### EXERCISE DIRECTIONS
Take the data below and copy exactly the lines starting at the one with "with BuildPart(Plane.XY.offset(ball_z)) as" and finishing at the one with "cad_parts[node].hide_render = cad_parts[node].hide_viewport", both included.

┄┄┄┄┄┄┄┄┄┄

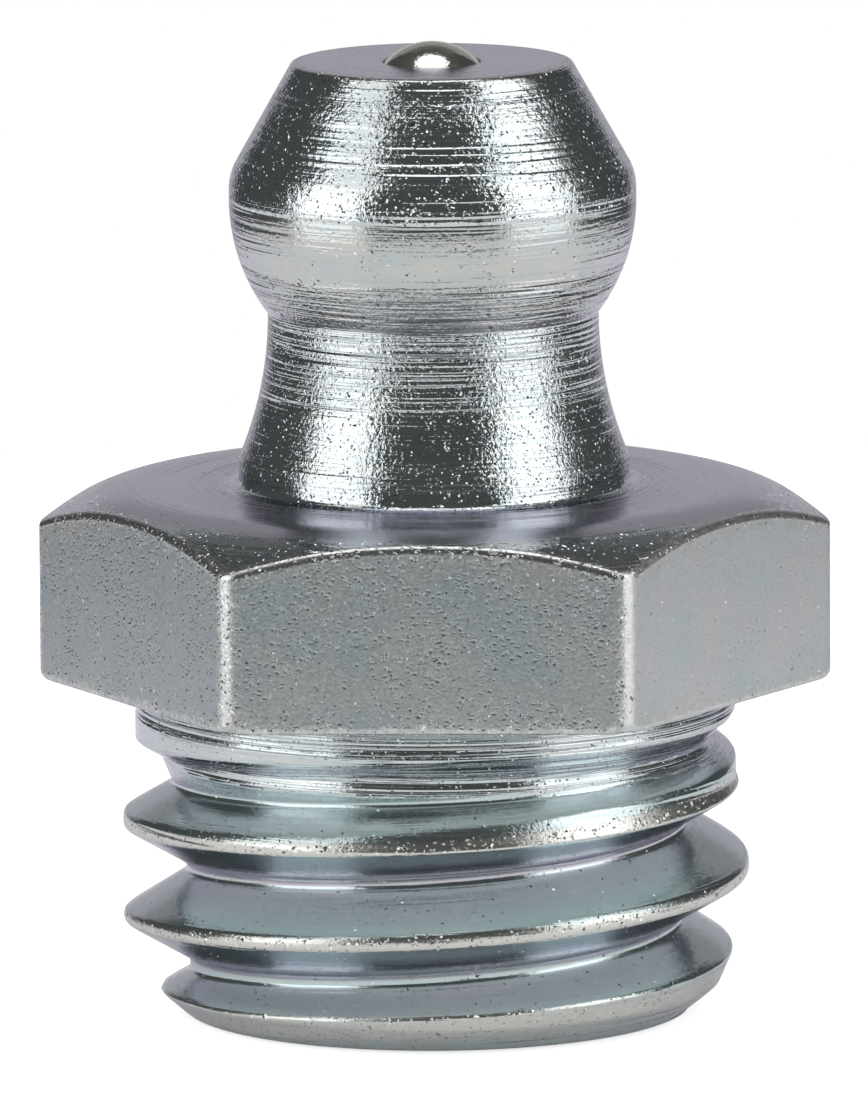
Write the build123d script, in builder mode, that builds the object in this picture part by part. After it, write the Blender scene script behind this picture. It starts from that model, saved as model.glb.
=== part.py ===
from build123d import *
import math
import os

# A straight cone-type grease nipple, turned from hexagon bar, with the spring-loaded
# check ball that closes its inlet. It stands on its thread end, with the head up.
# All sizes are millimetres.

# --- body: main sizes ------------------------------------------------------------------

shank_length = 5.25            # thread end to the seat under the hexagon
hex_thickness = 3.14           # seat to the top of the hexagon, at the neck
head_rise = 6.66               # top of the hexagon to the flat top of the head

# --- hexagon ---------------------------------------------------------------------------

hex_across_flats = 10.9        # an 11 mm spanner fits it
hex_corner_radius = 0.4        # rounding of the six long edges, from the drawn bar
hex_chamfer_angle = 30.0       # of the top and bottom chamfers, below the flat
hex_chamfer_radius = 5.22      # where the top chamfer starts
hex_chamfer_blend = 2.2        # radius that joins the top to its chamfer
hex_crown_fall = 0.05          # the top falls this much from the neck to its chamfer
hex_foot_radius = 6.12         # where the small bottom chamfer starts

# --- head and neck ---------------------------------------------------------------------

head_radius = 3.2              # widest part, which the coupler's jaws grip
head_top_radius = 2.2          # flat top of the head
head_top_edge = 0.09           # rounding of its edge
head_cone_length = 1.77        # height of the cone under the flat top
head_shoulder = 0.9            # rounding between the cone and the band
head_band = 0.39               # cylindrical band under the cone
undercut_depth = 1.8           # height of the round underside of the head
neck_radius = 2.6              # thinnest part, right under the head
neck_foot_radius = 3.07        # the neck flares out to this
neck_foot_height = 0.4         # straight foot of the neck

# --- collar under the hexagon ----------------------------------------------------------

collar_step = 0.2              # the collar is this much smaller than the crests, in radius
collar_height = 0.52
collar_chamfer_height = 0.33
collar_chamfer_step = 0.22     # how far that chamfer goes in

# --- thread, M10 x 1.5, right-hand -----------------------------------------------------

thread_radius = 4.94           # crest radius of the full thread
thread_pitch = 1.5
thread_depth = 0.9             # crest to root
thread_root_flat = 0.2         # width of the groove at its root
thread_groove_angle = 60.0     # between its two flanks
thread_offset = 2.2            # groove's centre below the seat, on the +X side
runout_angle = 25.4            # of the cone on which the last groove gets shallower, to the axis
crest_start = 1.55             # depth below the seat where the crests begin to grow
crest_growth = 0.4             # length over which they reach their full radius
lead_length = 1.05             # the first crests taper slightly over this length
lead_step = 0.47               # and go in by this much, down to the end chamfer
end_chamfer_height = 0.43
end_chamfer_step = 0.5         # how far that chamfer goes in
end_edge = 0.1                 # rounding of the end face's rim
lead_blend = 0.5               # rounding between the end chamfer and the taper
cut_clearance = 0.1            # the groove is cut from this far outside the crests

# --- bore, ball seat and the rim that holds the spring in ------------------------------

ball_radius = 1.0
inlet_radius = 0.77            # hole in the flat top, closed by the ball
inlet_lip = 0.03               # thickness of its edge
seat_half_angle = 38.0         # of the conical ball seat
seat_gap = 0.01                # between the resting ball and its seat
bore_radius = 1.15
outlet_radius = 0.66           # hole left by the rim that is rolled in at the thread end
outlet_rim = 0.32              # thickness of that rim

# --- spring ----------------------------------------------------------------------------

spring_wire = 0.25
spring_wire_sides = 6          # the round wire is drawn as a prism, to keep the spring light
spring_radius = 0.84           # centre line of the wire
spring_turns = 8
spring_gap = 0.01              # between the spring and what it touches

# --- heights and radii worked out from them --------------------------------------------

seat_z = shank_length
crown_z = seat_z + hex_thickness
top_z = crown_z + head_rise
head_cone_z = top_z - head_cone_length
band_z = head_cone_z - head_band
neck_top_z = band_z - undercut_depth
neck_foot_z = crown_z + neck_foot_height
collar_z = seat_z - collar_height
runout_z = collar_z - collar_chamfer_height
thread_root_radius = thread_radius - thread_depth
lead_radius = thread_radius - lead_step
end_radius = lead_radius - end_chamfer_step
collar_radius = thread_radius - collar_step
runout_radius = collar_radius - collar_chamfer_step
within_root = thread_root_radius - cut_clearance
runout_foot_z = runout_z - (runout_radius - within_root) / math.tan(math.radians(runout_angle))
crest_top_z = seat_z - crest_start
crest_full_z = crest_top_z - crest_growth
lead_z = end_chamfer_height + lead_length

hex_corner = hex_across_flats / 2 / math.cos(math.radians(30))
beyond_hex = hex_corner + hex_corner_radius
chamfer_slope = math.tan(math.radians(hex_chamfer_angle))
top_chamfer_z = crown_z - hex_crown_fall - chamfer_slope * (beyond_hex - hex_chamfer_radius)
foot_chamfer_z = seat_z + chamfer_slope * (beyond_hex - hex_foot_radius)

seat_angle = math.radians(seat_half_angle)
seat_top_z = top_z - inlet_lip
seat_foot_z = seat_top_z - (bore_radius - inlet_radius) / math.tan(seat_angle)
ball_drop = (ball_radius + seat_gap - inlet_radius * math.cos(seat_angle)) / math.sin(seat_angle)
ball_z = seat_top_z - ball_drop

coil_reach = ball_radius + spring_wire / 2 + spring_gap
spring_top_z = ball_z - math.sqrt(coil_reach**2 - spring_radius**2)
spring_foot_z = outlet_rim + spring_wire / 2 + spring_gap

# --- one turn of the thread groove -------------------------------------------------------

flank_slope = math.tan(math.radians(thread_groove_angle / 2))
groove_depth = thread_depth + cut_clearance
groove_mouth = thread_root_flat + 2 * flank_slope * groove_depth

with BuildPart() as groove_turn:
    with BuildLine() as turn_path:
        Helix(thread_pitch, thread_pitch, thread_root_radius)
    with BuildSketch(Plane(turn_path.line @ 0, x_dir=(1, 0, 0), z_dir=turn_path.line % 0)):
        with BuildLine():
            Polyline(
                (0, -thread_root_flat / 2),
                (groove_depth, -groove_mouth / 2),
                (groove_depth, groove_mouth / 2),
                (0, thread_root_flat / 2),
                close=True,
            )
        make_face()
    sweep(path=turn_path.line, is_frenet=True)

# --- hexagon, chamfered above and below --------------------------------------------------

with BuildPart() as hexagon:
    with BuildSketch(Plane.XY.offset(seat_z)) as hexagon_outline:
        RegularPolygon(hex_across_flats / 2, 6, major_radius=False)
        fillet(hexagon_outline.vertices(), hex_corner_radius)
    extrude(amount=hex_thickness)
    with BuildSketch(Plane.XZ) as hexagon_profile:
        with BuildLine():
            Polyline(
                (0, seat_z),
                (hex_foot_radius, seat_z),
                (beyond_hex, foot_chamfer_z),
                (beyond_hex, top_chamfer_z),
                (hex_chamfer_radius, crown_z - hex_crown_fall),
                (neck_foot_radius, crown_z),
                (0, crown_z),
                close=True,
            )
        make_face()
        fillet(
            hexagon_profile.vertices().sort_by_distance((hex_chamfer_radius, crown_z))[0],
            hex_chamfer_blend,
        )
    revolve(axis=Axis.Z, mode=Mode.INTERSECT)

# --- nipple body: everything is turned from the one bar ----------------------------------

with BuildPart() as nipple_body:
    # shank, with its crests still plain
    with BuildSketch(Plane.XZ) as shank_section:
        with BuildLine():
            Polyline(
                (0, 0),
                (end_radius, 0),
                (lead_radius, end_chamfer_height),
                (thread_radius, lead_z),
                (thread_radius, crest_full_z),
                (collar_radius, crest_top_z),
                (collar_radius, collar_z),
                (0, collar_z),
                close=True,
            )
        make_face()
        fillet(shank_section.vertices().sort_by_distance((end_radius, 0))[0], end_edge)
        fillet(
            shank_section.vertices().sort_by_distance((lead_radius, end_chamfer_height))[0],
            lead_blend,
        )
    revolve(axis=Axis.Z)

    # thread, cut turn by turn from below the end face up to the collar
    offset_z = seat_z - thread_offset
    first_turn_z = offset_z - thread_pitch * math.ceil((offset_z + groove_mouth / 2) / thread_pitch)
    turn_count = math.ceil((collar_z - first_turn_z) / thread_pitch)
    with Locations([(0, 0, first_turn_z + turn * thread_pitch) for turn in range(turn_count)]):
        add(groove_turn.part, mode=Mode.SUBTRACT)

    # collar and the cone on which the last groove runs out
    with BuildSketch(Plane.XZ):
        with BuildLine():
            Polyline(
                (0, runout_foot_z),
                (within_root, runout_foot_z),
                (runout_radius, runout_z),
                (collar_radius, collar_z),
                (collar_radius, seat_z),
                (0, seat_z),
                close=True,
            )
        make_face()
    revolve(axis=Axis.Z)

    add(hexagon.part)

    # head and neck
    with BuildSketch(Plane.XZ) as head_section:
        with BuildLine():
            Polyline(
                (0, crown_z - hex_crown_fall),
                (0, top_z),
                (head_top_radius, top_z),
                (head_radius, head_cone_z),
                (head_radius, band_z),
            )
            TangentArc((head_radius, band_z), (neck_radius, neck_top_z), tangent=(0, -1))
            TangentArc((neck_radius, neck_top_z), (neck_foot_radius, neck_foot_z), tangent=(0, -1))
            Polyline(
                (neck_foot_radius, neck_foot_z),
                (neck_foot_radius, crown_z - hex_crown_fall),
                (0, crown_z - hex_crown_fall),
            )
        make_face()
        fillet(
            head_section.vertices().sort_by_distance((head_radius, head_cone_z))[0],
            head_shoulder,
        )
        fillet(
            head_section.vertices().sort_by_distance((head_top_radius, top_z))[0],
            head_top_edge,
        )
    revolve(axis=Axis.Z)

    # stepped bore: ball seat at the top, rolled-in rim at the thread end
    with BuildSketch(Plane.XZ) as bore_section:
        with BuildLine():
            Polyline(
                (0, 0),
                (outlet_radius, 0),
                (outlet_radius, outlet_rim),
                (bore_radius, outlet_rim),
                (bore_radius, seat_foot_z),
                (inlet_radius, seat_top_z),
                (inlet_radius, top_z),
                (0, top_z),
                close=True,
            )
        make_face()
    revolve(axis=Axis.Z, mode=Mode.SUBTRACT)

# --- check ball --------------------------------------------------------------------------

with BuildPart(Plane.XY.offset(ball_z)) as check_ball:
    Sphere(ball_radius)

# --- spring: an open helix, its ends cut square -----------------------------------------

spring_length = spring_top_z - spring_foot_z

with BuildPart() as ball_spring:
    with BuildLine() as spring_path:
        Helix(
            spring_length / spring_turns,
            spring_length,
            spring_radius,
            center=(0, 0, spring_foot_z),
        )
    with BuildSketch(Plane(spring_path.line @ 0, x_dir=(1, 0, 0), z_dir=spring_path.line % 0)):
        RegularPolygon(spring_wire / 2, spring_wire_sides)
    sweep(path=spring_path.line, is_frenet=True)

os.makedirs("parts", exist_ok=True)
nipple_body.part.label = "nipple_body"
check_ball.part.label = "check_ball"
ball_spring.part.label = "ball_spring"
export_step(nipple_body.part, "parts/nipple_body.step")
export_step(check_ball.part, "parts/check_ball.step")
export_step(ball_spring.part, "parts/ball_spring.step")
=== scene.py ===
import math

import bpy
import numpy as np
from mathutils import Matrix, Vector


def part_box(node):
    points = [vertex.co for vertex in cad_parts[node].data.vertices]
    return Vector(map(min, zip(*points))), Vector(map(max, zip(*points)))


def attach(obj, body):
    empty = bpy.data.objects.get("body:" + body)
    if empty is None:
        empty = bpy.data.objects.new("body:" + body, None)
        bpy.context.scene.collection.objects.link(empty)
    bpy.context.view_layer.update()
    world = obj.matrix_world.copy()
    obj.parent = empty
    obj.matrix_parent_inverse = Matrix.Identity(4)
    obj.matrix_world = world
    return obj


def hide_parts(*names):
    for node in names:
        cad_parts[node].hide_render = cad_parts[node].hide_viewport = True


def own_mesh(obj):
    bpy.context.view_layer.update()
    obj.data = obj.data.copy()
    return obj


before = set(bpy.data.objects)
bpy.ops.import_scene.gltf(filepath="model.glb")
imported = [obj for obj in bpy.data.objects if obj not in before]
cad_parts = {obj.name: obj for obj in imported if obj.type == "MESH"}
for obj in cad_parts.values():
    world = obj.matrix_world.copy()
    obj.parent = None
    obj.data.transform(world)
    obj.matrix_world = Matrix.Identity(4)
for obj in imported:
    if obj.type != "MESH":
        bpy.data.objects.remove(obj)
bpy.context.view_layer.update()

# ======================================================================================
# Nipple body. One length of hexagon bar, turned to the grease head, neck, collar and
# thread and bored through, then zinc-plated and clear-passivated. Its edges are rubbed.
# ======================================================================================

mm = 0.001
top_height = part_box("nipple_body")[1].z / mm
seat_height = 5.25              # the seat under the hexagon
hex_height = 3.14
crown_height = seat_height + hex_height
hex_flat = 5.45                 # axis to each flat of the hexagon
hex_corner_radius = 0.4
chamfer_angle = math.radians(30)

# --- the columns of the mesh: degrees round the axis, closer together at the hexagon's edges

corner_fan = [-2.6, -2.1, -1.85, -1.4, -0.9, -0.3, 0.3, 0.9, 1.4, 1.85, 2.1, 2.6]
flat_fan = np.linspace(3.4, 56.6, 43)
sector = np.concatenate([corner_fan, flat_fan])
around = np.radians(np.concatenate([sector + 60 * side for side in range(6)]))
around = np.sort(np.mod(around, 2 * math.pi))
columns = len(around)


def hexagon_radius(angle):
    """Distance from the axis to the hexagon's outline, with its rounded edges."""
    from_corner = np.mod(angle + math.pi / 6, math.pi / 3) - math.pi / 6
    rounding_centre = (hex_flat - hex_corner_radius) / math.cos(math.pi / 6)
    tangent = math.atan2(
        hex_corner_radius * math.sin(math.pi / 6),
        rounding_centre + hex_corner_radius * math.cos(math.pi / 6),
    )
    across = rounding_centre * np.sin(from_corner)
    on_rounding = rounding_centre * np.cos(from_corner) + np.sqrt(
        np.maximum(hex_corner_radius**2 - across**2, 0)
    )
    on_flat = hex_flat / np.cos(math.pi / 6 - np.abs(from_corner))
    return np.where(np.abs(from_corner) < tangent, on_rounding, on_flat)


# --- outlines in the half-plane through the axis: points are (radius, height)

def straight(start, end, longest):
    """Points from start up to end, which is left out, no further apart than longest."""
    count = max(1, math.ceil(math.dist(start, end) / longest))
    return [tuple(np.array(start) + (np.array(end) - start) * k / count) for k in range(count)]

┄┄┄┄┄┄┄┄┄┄

### REPLY
with BuildPart(Plane.XY.offset(ball_z)) as check_ball:
    Sphere(ball_radius)

# --- spring: an open helix, its ends cut square -----------------------------------------

spring_length = spring_top_z - spring_foot_z

with BuildPart() as ball_spring:
    with BuildLine() as spring_path:
        Helix(
            spring_length / spring_turns,
            spring_length,
            spring_radius,
            center=(0, 0, spring_foot_z),
        )
    with BuildSketch(Plane(spring_path.line @ 0, x_dir=(1, 0, 0), z_dir=spring_path.line % 0)):
        RegularPolygon(spring_wire / 2, spring_wire_sides)
    sweep(path=spring_path.line, is_frenet=True)

os.makedirs("parts", exist_ok=True)
nipple_body.part.label = "nipple_body"
check_ball.part.label = "check_ball"
ball_spring.part.label = "ball_spring"
export_step(nipple_body.part, "parts/nipple_body.step")
export_step(check_ball.part, "parts/check_ball.step")
export_step(ball_spring.part, "parts/ball_spring.step")
=== scene.py ===
import math

import bpy
import numpy as np
from mathutils import Matrix, Vector


def part_box(node):
    points = [vertex.co for vertex in cad_parts[node].data.vertices]
    return Vector(map(min, zip(*points))), Vector(map(max, zip(*points)))


def attach(obj, body):
    empty = bpy.data.objects.get("body:" + body)
    if empty is None:
        empty = bpy.data.objects.new("body:" + body, None)
        bpy.context.scene.collection.objects.link(empty)
    bpy.context.view_layer.update()
    world = obj.matrix_world.copy()
    obj.parent = empty
    obj.matrix_parent_inverse = Matrix.Identity(4)
    obj.matrix_world = world
    return obj


def hide_parts(*names):
    for node in names:
        cad_parts[node].hide_render = cad_parts[node].hide_viewport = True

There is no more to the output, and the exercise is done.